In what's described as an unusual city-suburban partnership, Pittsburgh's Carrick and Overbrook communities have joined Economic Development South, the community development corporation for Baldwin Borough, Brentwood and Whitehall.
City Councilwoman Natalia Rudiak, who represents Carrick and Overbrook, and Gregory Jones, executive director of Economic Development South, pushed for the partnership because of the communities' shared interests along the Route 51 and Brownsville Road corridors.
After joining Economic Development South about a year ago, Mr. Jones said, he began working on marketing and development opportunities that would better link communities along the two corridors. He said that effort meant looking northward to city neighborhoods.
"At that time, the councilwoman was looking out" to the suburbs, Mr. Jones said.
Ms. Rudiak said she supported the partnership partly because her neighborhoods lack a community development corporation -- the type of economic development agency that has fueled growth in the city's East Liberty, Lawrenceville and Bloomfield-Garfield neighborhoods.
Community leaders hope that an expanded Economic Development South will wield more influence with state and federal agencies that fund transportation and development projects. They also hope that the communities will be able to undertake more meaningful projects together than they would be able to manage individually.

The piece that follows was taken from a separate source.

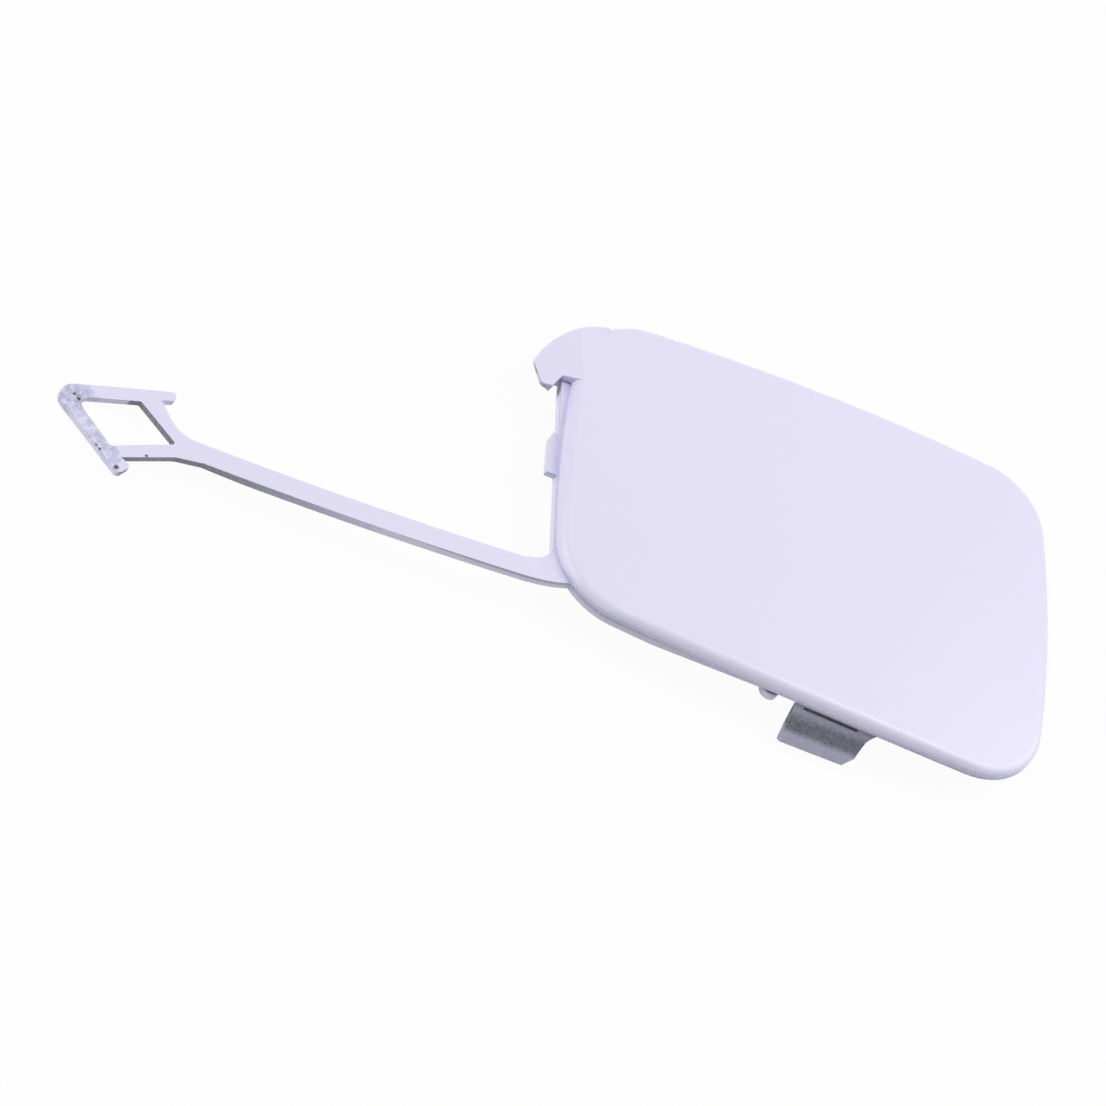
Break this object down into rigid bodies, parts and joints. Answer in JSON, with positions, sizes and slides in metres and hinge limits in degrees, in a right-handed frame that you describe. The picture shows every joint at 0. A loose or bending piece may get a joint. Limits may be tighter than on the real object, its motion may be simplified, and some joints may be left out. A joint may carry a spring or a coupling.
{
  "type": "bumper tow hook cover",
  "caption": "Painted bumper towing-eye cover with a hook-in tongue, a locating finger and a tether strap that ends in a hollow push-in anchor.",
  "frame": {"origin": "middle of the panel in the seat plane of the rear flange", "axes": "+X along the panel's long side, away from the tether strap; +Y up the panel, away from the hook-in tongue; +Z out of the painted face"},
  "size_m": [0.1601, 0.0632, 0.0099],
  "materials": {
    "painted_plastic": "gloss"
  },
  "bodies": {
    "root": {"tow_eye_cover": "painted_plastic"}
  },
  "joints": []
}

"The funding landscape is a lot different than it was five or 10 years ago," partly because state legislators have less money to donate to community groups, Ms. Rudiak said. She said government agencies and philanthropies want to invest money in high-impact projects benefiting many constituencies.
Redevelopment of a former grocery store on Brownsville Road is one possible project for Economic Development South. The site is in Carrick. The other side of the street is Brentwood.
The Baldwin, Brentwood and Whitehall borough governments make annual allocations to Economic Development South.
Ms. Rudiak has not asked her colleagues on city council to allocate money to Mr. Jones' group; such a request likely would spark debate in a city with perennial financial problems.
However, Ms. Rudiak said she and Economic Development South might be able to pool money for projects benefiting the Brownsville Road and Route 51 corridors. Under that scenario, she said, her grant money would pay for work in Carrick and Overbrook, while Economic Development South would fund the work elsewhere.
Julia Tomasic, president of Carrick Community Council, said involvement in Economic Development South has been "a nice way to get to know your neighbors" and brought recognition of common challenges.
"I think it's a really important partnership, and I think it's been a long time coming," she said.
Mr. Jones said he's working on a "corridor communities" branding campaign to reinforce the notion that Carrick, Overbrook, Baldwin, Brentwood and Whitehall all are part of something larger. He also envisions a website that markets the communities to prospective businesses and residents, perhaps emphasizing their suburban feel and easy access to Downtown.
"If gas is $10 a gallon, Cranberry doesn't look so good anymore," Mr. Jones said.